Officially the 4.5 howitzer became obsolete in 1944 but remained in service in New Zealand until 1957. Four were retained at the School of Artillery, Waiouru, when it commenced operation in 1948. The howitzers were still accurate, and as a fairly large amount of ammunition remained in store, they were kept principally for the training of officers in observation of fire, for which they proved ideal. Unfortunately, in 1957 occurred a fire in the camp which destroyed the School store and with it the howitzers' sight brackets. There being no spares available the equipments were therefore rendered useless. Fortunately they were not all sold for scrap; two may still be seen at the School while another (equipped for horse draught) may be seen at the Army Memorial Museum.

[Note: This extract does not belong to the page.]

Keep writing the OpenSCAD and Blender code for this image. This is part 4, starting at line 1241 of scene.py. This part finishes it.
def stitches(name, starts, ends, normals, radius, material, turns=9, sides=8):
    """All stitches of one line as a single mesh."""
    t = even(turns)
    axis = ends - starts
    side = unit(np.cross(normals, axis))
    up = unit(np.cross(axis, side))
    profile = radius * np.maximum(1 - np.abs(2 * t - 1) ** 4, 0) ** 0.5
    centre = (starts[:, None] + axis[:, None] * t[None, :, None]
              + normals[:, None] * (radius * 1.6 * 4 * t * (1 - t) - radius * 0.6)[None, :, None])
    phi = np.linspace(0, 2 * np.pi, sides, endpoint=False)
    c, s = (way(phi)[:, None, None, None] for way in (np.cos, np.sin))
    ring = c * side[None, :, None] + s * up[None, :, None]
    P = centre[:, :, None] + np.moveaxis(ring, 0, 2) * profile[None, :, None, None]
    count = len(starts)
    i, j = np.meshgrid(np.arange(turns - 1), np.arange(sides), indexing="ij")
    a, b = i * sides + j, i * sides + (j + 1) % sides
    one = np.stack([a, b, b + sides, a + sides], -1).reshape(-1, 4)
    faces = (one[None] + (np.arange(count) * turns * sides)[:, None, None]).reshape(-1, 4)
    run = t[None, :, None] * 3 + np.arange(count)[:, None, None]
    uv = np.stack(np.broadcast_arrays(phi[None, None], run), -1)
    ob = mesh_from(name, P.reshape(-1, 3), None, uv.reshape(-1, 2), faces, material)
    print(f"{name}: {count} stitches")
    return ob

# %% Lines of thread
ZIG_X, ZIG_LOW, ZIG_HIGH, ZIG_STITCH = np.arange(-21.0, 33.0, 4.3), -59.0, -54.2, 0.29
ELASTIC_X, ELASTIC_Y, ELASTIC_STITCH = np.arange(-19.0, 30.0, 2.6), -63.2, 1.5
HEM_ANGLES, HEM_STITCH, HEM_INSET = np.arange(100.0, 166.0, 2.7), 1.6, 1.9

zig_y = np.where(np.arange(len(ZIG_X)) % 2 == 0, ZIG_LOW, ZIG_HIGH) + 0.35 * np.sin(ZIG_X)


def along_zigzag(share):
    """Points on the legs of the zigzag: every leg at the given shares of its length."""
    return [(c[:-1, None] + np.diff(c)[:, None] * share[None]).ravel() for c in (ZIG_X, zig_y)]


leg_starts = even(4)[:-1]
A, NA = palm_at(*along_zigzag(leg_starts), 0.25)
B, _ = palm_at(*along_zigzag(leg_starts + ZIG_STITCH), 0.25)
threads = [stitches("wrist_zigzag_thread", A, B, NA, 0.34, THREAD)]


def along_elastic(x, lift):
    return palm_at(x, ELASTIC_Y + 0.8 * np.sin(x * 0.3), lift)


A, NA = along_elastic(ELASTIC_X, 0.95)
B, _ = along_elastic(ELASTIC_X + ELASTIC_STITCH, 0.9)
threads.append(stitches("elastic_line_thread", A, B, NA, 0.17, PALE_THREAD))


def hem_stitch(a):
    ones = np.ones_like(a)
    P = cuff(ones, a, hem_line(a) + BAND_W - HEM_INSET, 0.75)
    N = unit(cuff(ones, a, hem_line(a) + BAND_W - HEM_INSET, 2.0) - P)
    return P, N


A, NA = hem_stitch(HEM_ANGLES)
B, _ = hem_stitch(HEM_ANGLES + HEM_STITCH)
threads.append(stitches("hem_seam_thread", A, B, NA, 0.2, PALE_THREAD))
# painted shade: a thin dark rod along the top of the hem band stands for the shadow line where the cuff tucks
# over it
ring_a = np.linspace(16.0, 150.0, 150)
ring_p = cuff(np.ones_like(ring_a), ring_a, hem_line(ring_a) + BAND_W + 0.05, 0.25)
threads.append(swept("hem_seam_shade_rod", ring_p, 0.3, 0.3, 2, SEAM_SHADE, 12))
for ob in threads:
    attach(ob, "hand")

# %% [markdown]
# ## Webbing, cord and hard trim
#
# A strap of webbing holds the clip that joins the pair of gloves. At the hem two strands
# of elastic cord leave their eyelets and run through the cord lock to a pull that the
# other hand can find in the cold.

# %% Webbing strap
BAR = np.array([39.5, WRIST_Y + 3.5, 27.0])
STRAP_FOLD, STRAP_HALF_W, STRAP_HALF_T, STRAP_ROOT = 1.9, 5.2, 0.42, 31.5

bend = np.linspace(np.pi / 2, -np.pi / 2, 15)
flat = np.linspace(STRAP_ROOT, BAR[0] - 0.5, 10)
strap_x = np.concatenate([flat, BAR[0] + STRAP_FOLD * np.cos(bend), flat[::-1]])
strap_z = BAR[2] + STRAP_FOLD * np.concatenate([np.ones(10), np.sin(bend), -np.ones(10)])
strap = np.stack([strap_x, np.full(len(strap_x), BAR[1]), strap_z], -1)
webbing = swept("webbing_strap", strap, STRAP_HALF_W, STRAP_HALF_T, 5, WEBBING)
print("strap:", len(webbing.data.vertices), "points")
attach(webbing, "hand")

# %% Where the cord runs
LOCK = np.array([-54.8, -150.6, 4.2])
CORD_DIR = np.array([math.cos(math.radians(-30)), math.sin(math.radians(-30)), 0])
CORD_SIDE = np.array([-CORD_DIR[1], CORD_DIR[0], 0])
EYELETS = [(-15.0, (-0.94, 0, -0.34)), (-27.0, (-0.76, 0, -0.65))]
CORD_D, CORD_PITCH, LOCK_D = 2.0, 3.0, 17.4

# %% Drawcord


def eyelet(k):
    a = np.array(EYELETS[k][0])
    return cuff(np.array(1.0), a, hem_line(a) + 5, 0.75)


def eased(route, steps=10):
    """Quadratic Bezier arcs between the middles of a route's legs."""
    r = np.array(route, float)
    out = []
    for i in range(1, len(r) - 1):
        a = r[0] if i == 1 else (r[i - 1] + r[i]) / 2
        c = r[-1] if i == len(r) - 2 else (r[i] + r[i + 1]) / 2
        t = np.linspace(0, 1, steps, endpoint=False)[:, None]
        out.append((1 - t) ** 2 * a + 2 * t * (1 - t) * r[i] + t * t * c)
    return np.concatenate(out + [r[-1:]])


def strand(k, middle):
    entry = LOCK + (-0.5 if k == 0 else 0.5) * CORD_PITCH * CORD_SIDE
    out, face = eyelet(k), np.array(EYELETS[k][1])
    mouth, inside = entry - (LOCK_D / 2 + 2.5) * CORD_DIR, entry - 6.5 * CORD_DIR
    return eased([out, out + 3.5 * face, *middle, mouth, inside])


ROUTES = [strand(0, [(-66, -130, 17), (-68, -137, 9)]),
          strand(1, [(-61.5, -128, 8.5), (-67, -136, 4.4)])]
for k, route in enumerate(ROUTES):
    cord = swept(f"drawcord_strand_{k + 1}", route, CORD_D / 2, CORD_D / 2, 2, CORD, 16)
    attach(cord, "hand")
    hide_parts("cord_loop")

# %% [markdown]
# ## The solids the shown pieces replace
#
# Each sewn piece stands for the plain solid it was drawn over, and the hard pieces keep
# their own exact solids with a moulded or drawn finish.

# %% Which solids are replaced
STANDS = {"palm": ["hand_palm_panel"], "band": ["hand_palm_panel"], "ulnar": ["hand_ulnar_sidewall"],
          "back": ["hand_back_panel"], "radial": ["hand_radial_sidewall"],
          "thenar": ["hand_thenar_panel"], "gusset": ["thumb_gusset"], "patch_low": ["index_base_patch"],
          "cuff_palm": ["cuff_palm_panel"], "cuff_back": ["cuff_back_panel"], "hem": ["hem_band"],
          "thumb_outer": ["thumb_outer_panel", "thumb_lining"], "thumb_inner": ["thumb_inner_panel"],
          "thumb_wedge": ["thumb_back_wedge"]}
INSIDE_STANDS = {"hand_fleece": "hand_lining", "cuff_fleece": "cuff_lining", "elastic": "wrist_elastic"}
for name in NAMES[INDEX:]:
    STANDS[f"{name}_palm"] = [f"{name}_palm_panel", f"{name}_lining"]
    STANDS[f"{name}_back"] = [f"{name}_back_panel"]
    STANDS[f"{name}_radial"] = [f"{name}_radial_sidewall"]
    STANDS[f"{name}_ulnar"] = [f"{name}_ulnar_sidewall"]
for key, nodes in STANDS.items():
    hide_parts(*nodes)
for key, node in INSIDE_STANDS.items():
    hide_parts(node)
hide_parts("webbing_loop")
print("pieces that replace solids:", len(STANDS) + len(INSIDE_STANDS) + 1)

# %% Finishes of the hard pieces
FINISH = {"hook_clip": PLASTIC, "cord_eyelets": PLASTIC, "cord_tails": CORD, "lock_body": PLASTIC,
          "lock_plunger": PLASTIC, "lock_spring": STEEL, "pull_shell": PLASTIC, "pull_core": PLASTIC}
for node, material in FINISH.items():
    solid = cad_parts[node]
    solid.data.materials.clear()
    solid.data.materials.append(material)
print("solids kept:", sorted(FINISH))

Fig. 3, from a photograph taken in 1938, shows a howitzer just before being mechanised in June of that year. The soldiers are members of 14 Wing, RNZA, undergoing training at the Army Schools of Instruction, Trentham.

Mechanisation of the 4.5 carriage involved the fitting of the Martin Parry conversion kit similar to that provided for the 18-pr Mks 1 and 2 guns.

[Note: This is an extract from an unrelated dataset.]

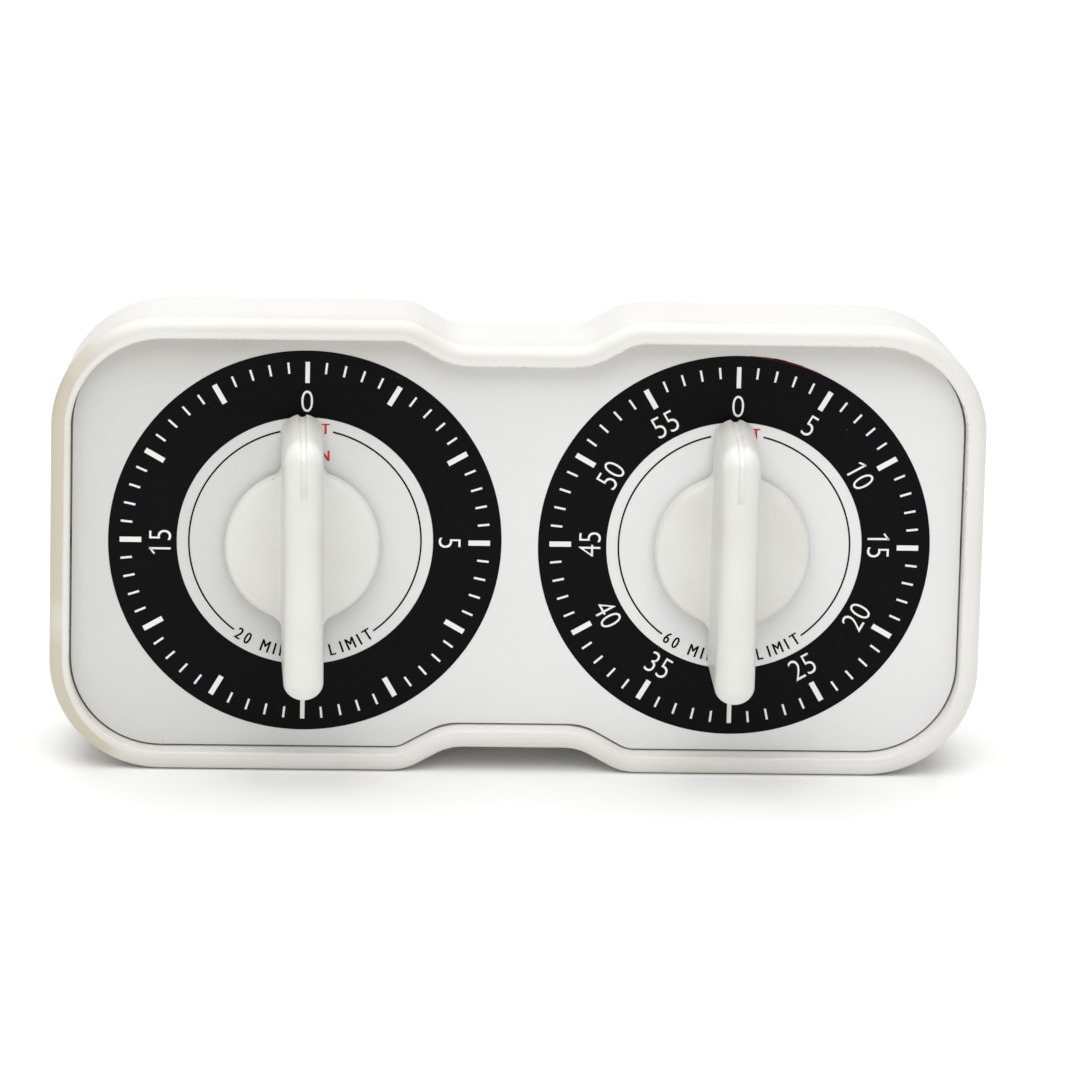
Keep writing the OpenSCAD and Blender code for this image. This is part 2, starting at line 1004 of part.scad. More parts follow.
at_left() bell_stud();  // left_bell_stud
at_left() bell_nut();  // left_bell_nut

at_right() knob();  // right_knob
at_right() knob_clip();  // right_knob_clip
at_right() arbor();  // right_arbor
at_right() great_wheel(RIGHT);  // right_great_wheel
at_right() clutch_spring();  // right_clutch_spring
at_right() strike_cam();  // right_strike_cam
at_right() front_plate();  // right_front_plate
at_right() rear_plate();  // right_rear_plate
at_right() pillars();  // right_pillars
at_right() mainspring();  // right_mainspring
at_right() second_pinion(RIGHT);  // right_second_pinion
at_right() second_wheel(RIGHT);  // right_second_wheel
at_right() third_pinion(RIGHT);  // right_third_pinion
at_right() third_wheel(RIGHT);  // right_third_wheel
at_right() escape_pinion(RIGHT);  // right_escape_pinion
at_right() escape_wheel();  // right_escape_wheel
at_right() verge();  // right_verge
at_right() balance_wheel();  // right_balance_wheel
at_right() strike_lever();  // right_strike_lever
at_right() hammer();  // right_hammer
at_right() hammer_spring();  // right_hammer_spring
at_right() bell();  // right_bell
at_right() bell_stud();  // right_bell_stud
at_right() bell_nut();  // right_bell_nut
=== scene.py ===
"""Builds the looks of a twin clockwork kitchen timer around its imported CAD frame.

Everything is in metres, in the frame's own axes: X to the right and Z up as seen
from the front, with the face looking along -Y. Outlines are drawn as seen from
the front, with x to the right, y up and z towards the reader, and stood upright
at the end.
"""

import json
import math

import bmesh
import bpy
from bpy.props import FloatProperty, FloatVectorProperty, PointerProperty
from mathutils import Matrix, Vector


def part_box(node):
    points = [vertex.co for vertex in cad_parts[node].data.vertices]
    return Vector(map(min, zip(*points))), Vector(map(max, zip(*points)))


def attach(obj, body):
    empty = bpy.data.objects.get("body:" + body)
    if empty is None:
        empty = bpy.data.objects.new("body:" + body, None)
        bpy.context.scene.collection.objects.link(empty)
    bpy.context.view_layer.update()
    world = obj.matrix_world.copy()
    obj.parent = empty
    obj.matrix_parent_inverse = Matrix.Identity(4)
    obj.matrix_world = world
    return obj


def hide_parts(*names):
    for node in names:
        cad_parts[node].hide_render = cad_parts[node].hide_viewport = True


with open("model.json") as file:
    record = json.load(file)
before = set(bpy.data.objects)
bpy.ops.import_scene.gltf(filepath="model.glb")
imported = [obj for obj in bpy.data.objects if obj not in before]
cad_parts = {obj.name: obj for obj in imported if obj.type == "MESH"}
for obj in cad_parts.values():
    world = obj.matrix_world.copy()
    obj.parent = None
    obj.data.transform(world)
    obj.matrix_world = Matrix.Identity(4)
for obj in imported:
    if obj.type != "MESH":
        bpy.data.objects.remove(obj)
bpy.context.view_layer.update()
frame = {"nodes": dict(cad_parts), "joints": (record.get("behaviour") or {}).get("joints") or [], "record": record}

bl_info = {
    "name": "Twin kitchen timer",
    "version": (1, 0, 0),
    "blender": (4, 5, 0),
    "location": "3D View > Sidebar > Kitchen timer",
    "description": "Case, printed dials, knobs, movement finishes and stage of a twin kitchen timer",
    "category": "Add Mesh",
}

MM = 0.001
SIDES = ("left", "right")
FULL_TURN = 2 * math.pi

CASE_LOW, CASE_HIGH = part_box("case_shell")
PLATE_LOW, PLATE_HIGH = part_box("face_plate")
KNOB_LOW, KNOB_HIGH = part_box("right_knob")
KNOB_GRIP_L = KNOB_HIGH.z - KNOB_LOW.z
KNOB_GRIP_W = 7.5 * MM
PLATE_Y = PLATE_LOW.y
CASE_W = CASE_HIGH.x - CASE_LOW.x
CASE_H = CASE_HIGH.z - CASE_LOW.z
RIM_LEVEL = PLATE_Y - CASE_LOW.y
BACK_LEVEL = PLATE_Y - CASE_HIGH.y
DIAL_AT = {
    side: Vector(joint["pos_m"])
    for side in SIDES
    for joint in frame["joints"]
    if joint["name"] == side + "_knob_turn"
}
UPRIGHT = Matrix.Translation((0, PLATE_Y, 0)) @ Matrix.Rotation(math.radians(90), 4, "X")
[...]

QF 4.5-in and 14 Wing, Trentham 1938
Fig. 3: QF 4.5-in Howitzer, Trentham 1938, with members of 14 Wing Royal NZ Artillery under training.
(Click image to enlarge)

The 4.5 howitzer was the last field branch howitzer to serve in the Commonwealth forces. During World War 1 the field artillery brigade (renamed 'regiment' in 1938) was a composite unit, consisting of three batteries of field guns plus one of 4.5-in howitzers, the latter with their high trajectories being called on to clear obstacles which the former with comparatively flat trajectories could not. With the greater mobility necessary in modern warfare plus the increasing cost of equipment it became highly desirable to adopt a 'gun-howitzer', i.e. a piece which could carry out the tasks of both high and flat trajectory equipments, and naturally fire a single type of ammunition. Thus both the QF 18-pr and the 4.5-in howitzer were superseded by the QF 25-pr.


Elevation: -5° 45°
Traverse: 3° right and left.
MV (max): 1010 fs (308 m/s).
Range (Mk 2): 7300 yards (6675 m)
Shell weight: 35 lbs (15.88 kg).
Charge weight (max.): 15 oz 14 dr (450 gm).
Weight of equipment: 27 cwt (1372 kg).
Length of gun: 70 inches (177.8 cm).
Type of rifling: PPS.
Number of grooves: 32.
Recoil mechanism: hydro-spring
Length of recoil: 40 inches (102 cm) (zero elevation)
20 inches (51 cm) (45° elevation).
Recoil varied according to elevation.